**EXERCISE BRIEF**
Print all entries word for word.

──────── RECORDS TO PROCESS

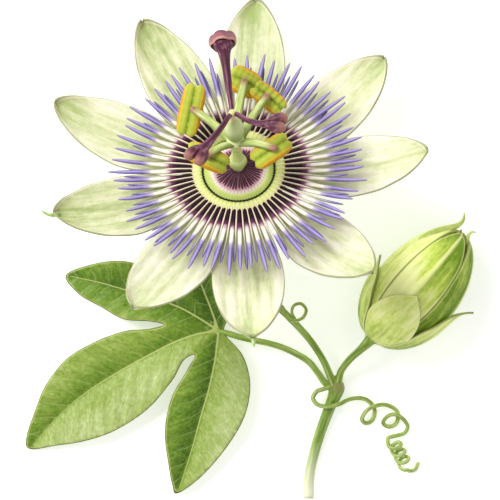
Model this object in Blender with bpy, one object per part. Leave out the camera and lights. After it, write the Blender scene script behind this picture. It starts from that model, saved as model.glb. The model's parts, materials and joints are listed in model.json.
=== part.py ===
"""A cut sprig of blue passion flower, lying on a flat surface: one open flower, one bud,
one lobed leaf, two tendrils and the piece of stem that carries them.

Units are metres, +Z is up. The flower leans toward +Y and rests on the tips of its upper
tepals. Lengths below are written in millimetres and multiplied by MM.
"""

import bpy
from math import cos, pi, radians, sin
from mathutils import Matrix, Vector
from mathutils.geometry import delaunay_2d_cdt

MM = 0.001

# Driving dimensions, in millimetres and degrees.
FACE_TILT = 31.5            # the flower's face leans this far from level
FACE_TURN = 6.5             # and its lean is turned this far to the left of +Y
COLUMN_LEAN = 9.0           # the column leans this much further than the face
FLOWER_HEIGHT = 26.3        # middle of the flower's face above the surface
LEAF_THICKNESS = 0.6
TEPAL_THICKNESS = 0.6
BRACT_THICKNESS = 0.6


# ---------------------------------------------------------------- shared helpers

def clear_scene():
    for old in list(bpy.data.objects):
        bpy.data.objects.remove(old, do_unlink=True)


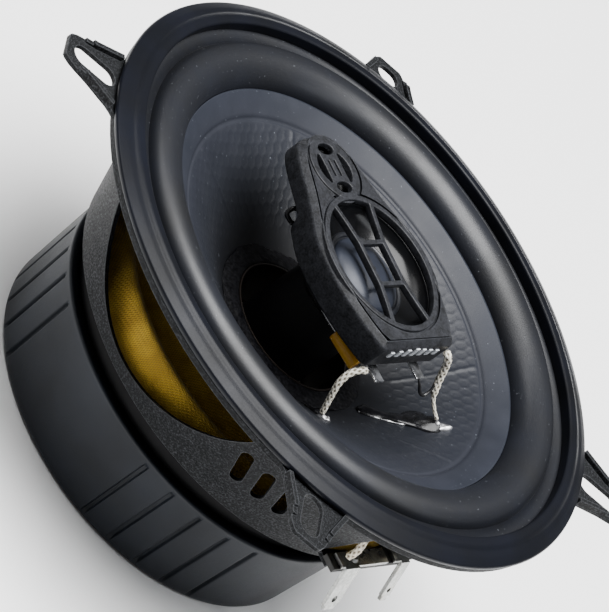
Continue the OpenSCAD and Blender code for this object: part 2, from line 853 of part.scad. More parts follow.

────────────────

**EXERCISE ANSWER**
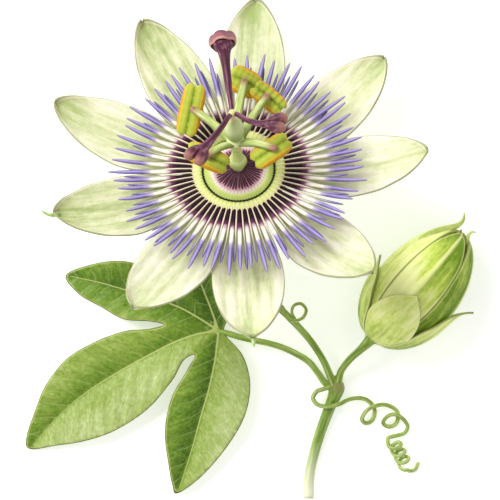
Model this object in Blender with bpy, one object per part. Leave out the camera and lights. After it, write the Blender scene script behind this picture. It starts from that model, saved as model.glb. The model's parts, materials and joints are listed in model.json.
=== part.py ===
"""A cut sprig of blue passion flower, lying on a flat surface: one open flower, one bud,
one lobed leaf, two tendrils and the piece of stem that carries them.

Units are metres, +Z is up. The flower leans toward +Y and rests on the tips of its upper
tepals. Lengths below are written in millimetres and multiplied by MM.
"""

import bpy
from math import cos, pi, radians, sin
from mathutils import Matrix, Vector
from mathutils.geometry import delaunay_2d_cdt

MM = 0.001

# Driving dimensions, in millimetres and degrees.
FACE_TILT = 31.5            # the flower's face leans this far from level
FACE_TURN = 6.5             # and its lean is turned this far to the left of +Y
COLUMN_LEAN = 9.0           # the column leans this much further than the face
FLOWER_HEIGHT = 26.3        # middle of the flower's face above the surface
LEAF_THICKNESS = 0.6
TEPAL_THICKNESS = 0.6
BRACT_THICKNESS = 0.6


# ---------------------------------------------------------------- shared helpers

def clear_scene():
    for old in list(bpy.data.objects):
        bpy.data.objects.remove(old, do_unlink=True)


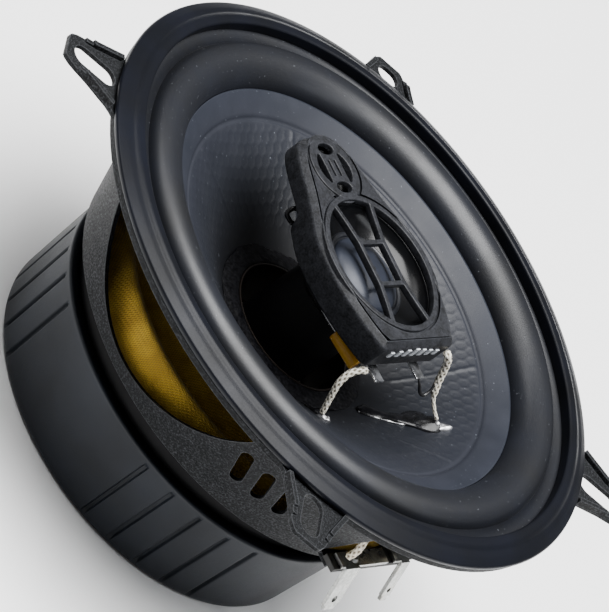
Continue the OpenSCAD and Blender code for this object: part 2, from line 853 of part.scad. More parts follow.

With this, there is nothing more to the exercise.